**WRITTEN EXERCISE**
Below is a listing; reproduce each line of it exactly.

[begin GIVEN DATA]

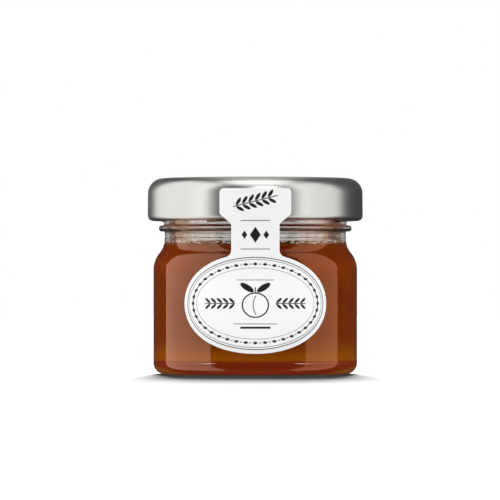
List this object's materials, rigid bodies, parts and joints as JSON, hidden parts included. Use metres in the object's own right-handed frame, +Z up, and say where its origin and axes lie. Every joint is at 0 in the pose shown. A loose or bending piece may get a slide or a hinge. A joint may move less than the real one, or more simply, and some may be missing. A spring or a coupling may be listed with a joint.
{
  "type": "jar of apricot jam",
  "caption": "Small straight-sided glass jar filled with apricot jam, shut with a satin metal twist-off lid and sealed by a die-cut paper label from side to lid.",
  "frame": {"origin": "centre of the jar's foot, on the surface that it stands on", "axes": "+Z up along the jar's axis, -Y out of the middle of the label, +X to the right seen from the label's side"},
  "size_m": [0.046, 0.0462, 0.0419],
  "materials": {
    "clear_glass": "clear pressed glass, polished",
    "jam": "wet translucent amber jam",
    "lid_metal": "satin silver tinplate",
    "label_paper": "coated white paper with black print"
  },
  "bodies": {
    "root": {"glass_jar": "clear_glass", "apricot_jam": "jam", "twist_lid": "lid_metal", "paper_label": "label_paper"}
  },
  "joints": []
}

[end GIVEN DATA]

**TASK ANSWER**
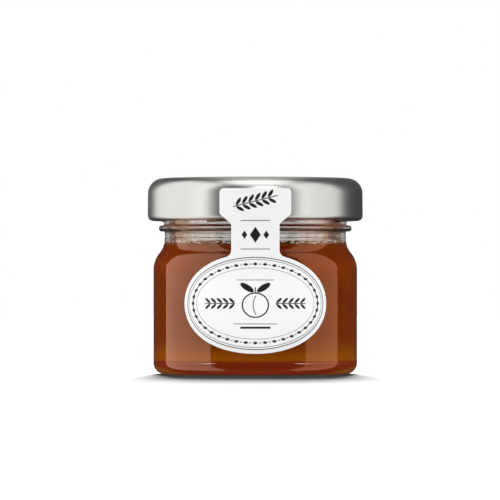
List this object's materials, rigid bodies, parts and joints as JSON, hidden parts included. Use metres in the object's own right-handed frame, +Z up, and say where its origin and axes lie. Every joint is at 0 in the pose shown. A loose or bending piece may get a slide or a hinge. A joint may move less than the real one, or more simply, and some may be missing. A spring or a coupling may be listed with a joint.
{
  "type": "jar of apricot jam",
  "caption": "Small straight-sided glass jar filled with apricot jam, shut with a satin metal twist-off lid and sealed by a die-cut paper label from side to lid.",
  "frame": {"origin": "centre of the jar's foot, on the surface that it stands on", "axes": "+Z up along the jar's axis, -Y out of the middle of the label, +X to the right seen from the label's side"},
  "size_m": [0.046, 0.0462, 0.0419],
  "materials": {
    "clear_glass": "clear pressed glass, polished",
    "jam": "wet translucent amber jam",
    "lid_metal": "satin silver tinplate",
    "label_paper": "coated white paper with black print"
  },
  "bodies": {
    "root": {"glass_jar": "clear_glass", "apricot_jam": "jam", "twist_lid": "lid_metal", "paper_label": "label_paper"}
  },
  "joints": []
}